Last month I worked on a side project internally during Vercel’s Design Your Friday1, to improve the data visualization of our Analytics2 charts. Previously, all the data points were visualized by simply connecting them as a line:
It’s hard to read the trend from that chart because it’s too noisy. And the delta showed a “-0.15” decrease, which felt wrong. With the improvement I made, it now uses a smooth curve to visualize the trend and measures the delta more accurately:
There are two main problems in the old visualization. First, it displays all data points on the chart and this makes the chart noisy. Second, the delta number was calculated by subtracting the last and first sampled data, which is quite unreasonable:
While it shows “-0.15”, all the data in between were completely ignored. As long as the most recent data point behaves better (could be one visitor with an extremely good network connection), the chart will conclude that my website is performing well.
After some research, I found that curve fitting is a simple way to solve both problems: we use a curve to represent the overall trend of our data in a time series, with as few noises as possible.
To demonstrate, I built an example that uses the palmerpenguins dataset3 to visualize the relationship between the bill length and depth of sampled penguins. It’s a bit noisy just like our Analytics chart:
There are many existing algorithms to calculate the fitting curve for a given set of data points if you already know the type of curve that you are looking for.

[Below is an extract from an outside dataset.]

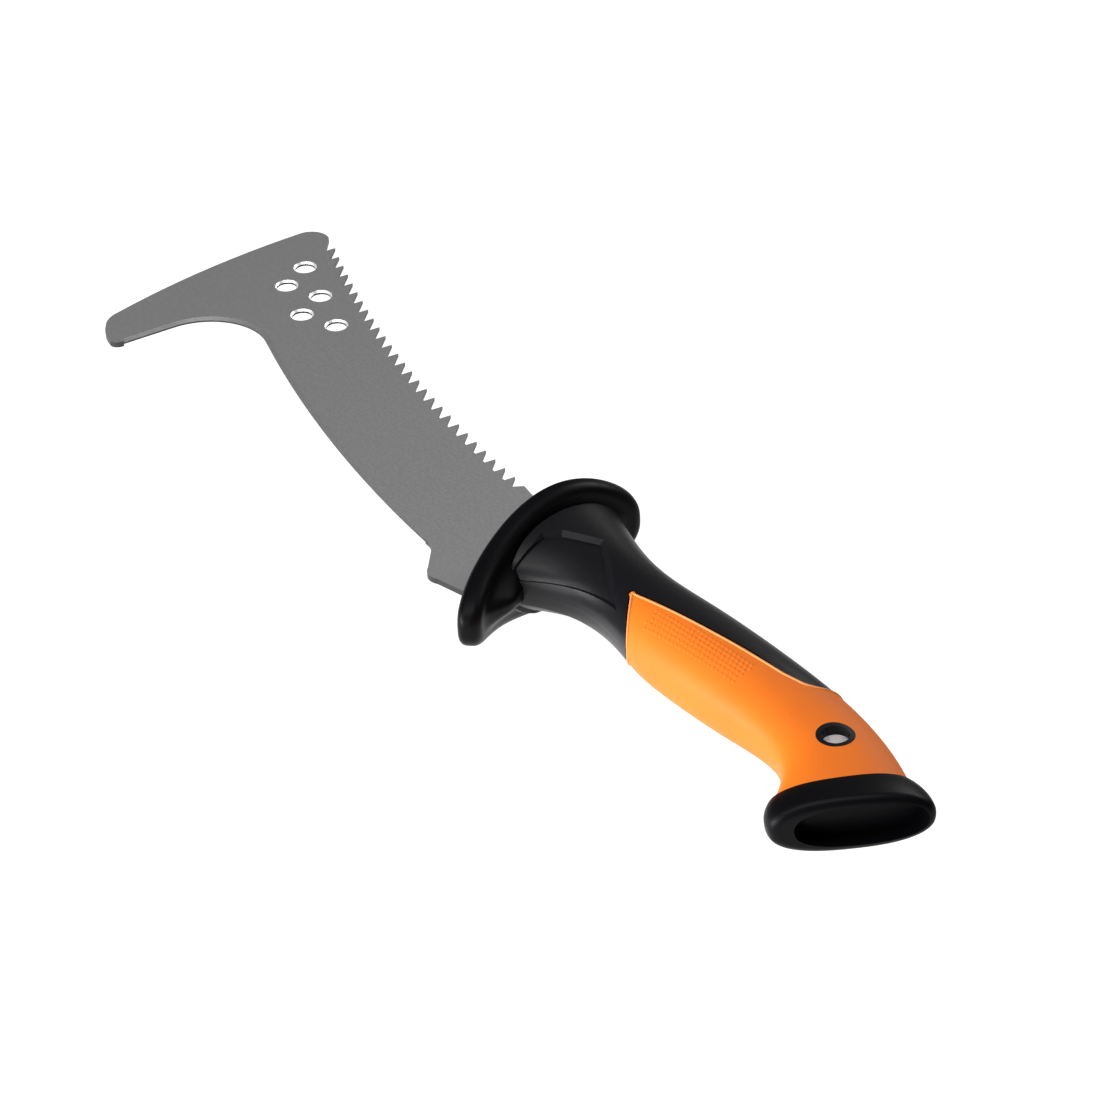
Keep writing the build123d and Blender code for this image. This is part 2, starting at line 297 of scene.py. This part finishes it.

The easiest way is to do a linear regression: finding a straight line to describe the data:
Linear regression is just a special case of polynomial regression where the order is 1. You can drag the slider above to see how different polynomial orders affect the fitting curve.
When the order is N, the polynomial function will have a degree of N, and the curve will have N-1 turning points (so 1 is a straight line).
And the MSE (mean squared error) value measures the goodness of the fit of the curve to the data, by definition it’s MSE = Σ(value - predictedValue)2 / dataNum. The smaller the error is, the better the curve describes the given data.
Usually, the easy solution would be manually choosing a reasonable order and hardcode it in our visualization. That’s what a lot of people do and in many cases, it should be okay. However when we don’t know the behavior of the data (is it constantly increasing or decreasing? is it periodic?), it’s hard to choose a good order.
As you might notice, a higher order will result in a more “accurate” curve with a lower error in general, but it also results in a more noisy curve because it can turn more times to follow our data, and our data has noises! This is called overfitting.
You can play with the example below: it generates fake data points with some normal distributed randomness and then calculates the regression curve for it. For the “Constant” data set, it’s better to just use a straight line to fit (order = 1). However, for the “Quadratic” data set, selecting order = 2 will result in a better curve (and it’s stable).
All the examples above shown a general idea. A “bad fit”, or an “overfit” curve, might describe the current data set well, but when you regenerate the data, it will not describe the new data very well.
That is, a very foundational concept in Machine Learning and Data Science, to split the data into a training set and a test set. The training set (the current data) is used to train the model and calculate the regression curve, and the test set (newly generated data) is used to evaluate how well the model works. A good fit for the training set should have a low error on the test set, too.
In our real-world problem, we don’t actually have a training set and a test set (we can’t generate these random data) and all we have are the numbers collected from our production. But we can simply choose some data points as the training set, and the remaining ones become the test set. To make the algorithm determinisitic, I splitted our points by odd and even indexes.
As shown in the example above, we use the training set to calculate the fitting curve and measure the error for both the training set and test set. If you increase the order, the curve tries to follow the points, but the gray lines show the error for points.
Ideally, a good fit should have a low error for both sets, as it shouldn’t be overfitting only the training set. Hence we use a simple but intuitive equation error = max(MSE(training set), MSE(test set)) to measure the “overall goodness” of the fit for the entire data set. Usually, when we increase the order of the polynomial regression, the error will decrease (underfitting), hit a good fit, then increase again (overfitting).
This chart shows the overall error “max(MSE(training set), MSE(test set))” when the polynomial regression order increases. It’s clear that when the order is 2, we have the best fit for the entire data which is what we can feel intuitively from the interactive example.
Finally, we can use that regression curve for the actual visualization and estimation. This adaptive approach is very simple, easy to implement, and turned out to be working really well for our case. Again, here’s a before/after comparison of the visualization:
The delta (+0.13s) is much more accurate now, and the curve clearly shows the trend of the data. Meanwhile, the exact data points are still presented to indicate the actual distribution.
Read about this product change in our changelog and follow other updates!
While this already solved our problem, I still found many other opportunities to further improve it when I was doing the research. One idea is to switch to Locally Estimated Scatterplot Smoothing (LOESS) with a large bandwidth instead of polynomial regression because it is “local”: website performance will unlikely to continue grow in a “predicted direction” unless a change has been made, it will instead be mostly stable.
But at the end of the day, I believe that we need more time and experiments to make that decision since there is no single solution to all problems.